The going beyond desire and aversion, and the many nuances of this, as discussed in this post: to the extent you go beyond them, to that extent you end up relinquishing the drive, the impetus, for action. If I don't desire, why then should I do a whole bunch of things, beyond merely "drawing water chopping wood"?

Hindu philosophy, or at least, ancient Indic philosophy, has a handle on this. Nishkam karma, desireless/selfless action. Except, it sounds like a bunch of bromide to me. It just says, just do it. A blind faith thing, a blindly obeying thing, a blindly pretending thata bunch of nonsense is wise thing.

After all the Buddha himself relinquished it all, didn't he? He didn't go do the selfless action thing and become a virtuous model king, as he very easily might have done, had he a mind to.

Yeah, that aspect of this I struggle with, both intellectually and also, to an extent, experientially.

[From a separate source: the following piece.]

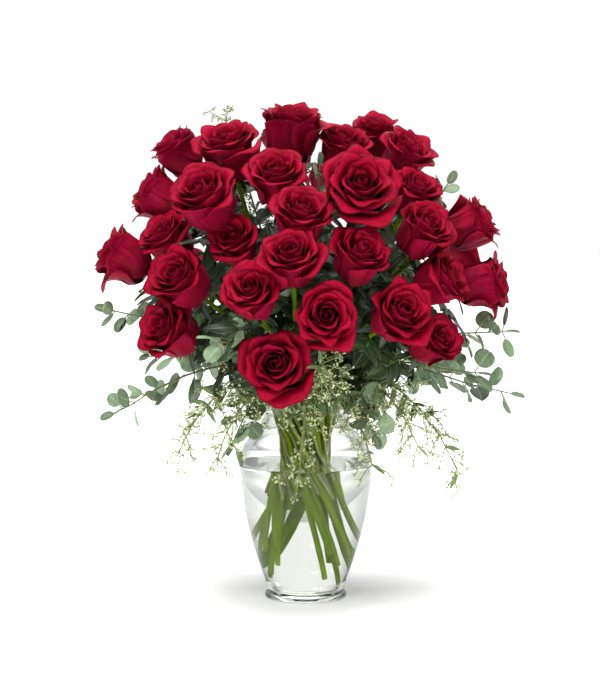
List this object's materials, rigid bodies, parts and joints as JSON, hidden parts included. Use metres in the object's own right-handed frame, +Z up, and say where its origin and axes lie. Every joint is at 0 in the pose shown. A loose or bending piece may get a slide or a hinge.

Following my past reading and my own inquiry into emotions, I understand emotions as being concepts which the brain, drawing on past experiences uses to guide our actions. In other words, emotions, like any other brain activity is predictive, founded on past experience. Without past experience, we cannot know how to react to a current situation. All this activity nearly always occurs outside of our awareness.

The title of Ethan Kross’s book: - “Shift: Managing Your Emotions -- So They Don't Manage You”, points to the possibility of changing our emotional reactions to situations through awareness, thereby re-programming a different reaction to the emotion rather than the ingrained conditioned ones.

I believe it does help to understand emotions as not emanating from some fixed, primitive ‘emotion organ’ in the brain to seeing them as programmed concepts that, like all concepts, can be subject to change.